As far as the urbanist blogosphere is concerned, the 'networked city' made possible by the iPhone and its applications is the only thing worth talking about.
The street as platform...
The kind of program a city is... This is where the urban buzz is right now.
And
this is a plea for moderation. Look, I know futurology is shiny and exciting, but let's put this in context.
Research from Nielsen shows that 10.4 million Britons access mobile internet, which is to say over 80% of the population do not. 6.2 million people use smartphones, but this market is dominated by Nokia (44%) and Blackberry (19%), with the iPhone taking 3rd place with 17%, or about 1.05 million users. As Edward Kershaw, Nielsen's VP of Mobile Media says,
Whilst smartphones get all the media attention it’s important not to overlook what the vast majority of Britons are actually using. It’s easy to be blinded by the hype but this results in a distorted picture of the mobile market.
At a generous estimate, 1 in 10 Londoners use iPhones. This app-tastic networked interactive post-architectural futuropolis? Demographically it's white, it's rich and it's male. Now, that also happens to describe the architectural profession rather well, so it's perhaps not surprising that such a privileged perspective has come to dominate the discourse. But here's a comparison for you: the number of iPhone users in London is broadly similar to the
700,000 Londoners living in housing association properties, and the 750,000 Londoners living in overcrowded conditions.
Political bloggers may be doing a great job analysing affordable housing issues, but urbanists? Architecture bloggers? Hardly a peep. I find this deeply disheartening. Architecture school teaches the most extraordinary imaginative skills yet in such a socio-political vacuum, where the closest anyone gets to political analysis is
debating whether Le Corbusier was a fascist. I know y'all want your pretty renderings featured in Wired magazine, but why not use that creativity to "augment reality" in a more progressive way than
showing where's the nearest Tube station?
I live in a city of massive inequality, where millions of people are stressed and unhealthy and we struggle to imagine a way to exercise without spending £60/month at Fitness First. I live in a city where house prices are greatly determined by parents' fears of educational inequalities, and where my generation will be at the mercy of landlords for life; I live in a city where too many earn below the
London living wage of £7.60 an hour. I live in a city that's fucking political, yet I read the leading blogs in this field and you'd never guess.
Now I too fail to blog about this a fraction as much as I should - do not get me wrong, j'accuse myself; I am the kid
who wrote a thesis on the existential nature of dust and
I got a bit excited about iPhones too. This is a polemic intended to energise myself as much as anyone else...
Anna Minton writes of the city as political and the urbanist blogo/Tweetosphere listens; plenty of academics are working on these topics although often it's
crashingly dull. If technofixes are widely critiqued as a means of addressing climate change, why so much technofetishism in urbanist thinking? If you think an iPhone app can double voter engagement and make big developments more accountable, for god's sake shout about it. But hyperlocal advertising and information about the coolest coffee shop in the neighbourhood is just so much capitalist fluff, so much extra encouragement to consume; so not progressive.

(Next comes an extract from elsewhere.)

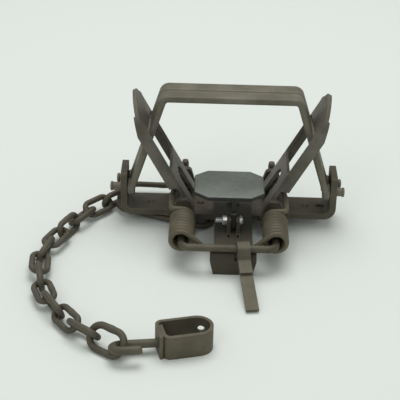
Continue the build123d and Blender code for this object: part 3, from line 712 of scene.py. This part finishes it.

Anthropologically, too, who's actually assessing the extent of the impact of this technocity on people's lives? Where's the empiricism in these blog posts? They all seem to be hypothetical or imaginative rather than ethnographic research of this technology in lived experience. Who's questioning the hype about how revolutionary these technologies are? And, among all this shiny, don't we risk losing sight of the actual, tangible, real spaces people are living in? Shitty bike lanes, muggings, litter and traffic congestion? That's why I liked the Bratton piece
I linked to: at least it brought some materiality, some tactility back into this discussion.
In summary: where's the political, the empirical and the embodied in these 'networked cities' essays? One sentence mentioning a need to ensure that the wrong people (who?) don't control (how?) all that data does not incisive analysis make. Architectural theory loves its future cities, its fictional cities, its Ballard and Gibson and CAD and conceptualism. Imagination is great, don't get me wrong.
But imagination alone doesn't make the world a better place.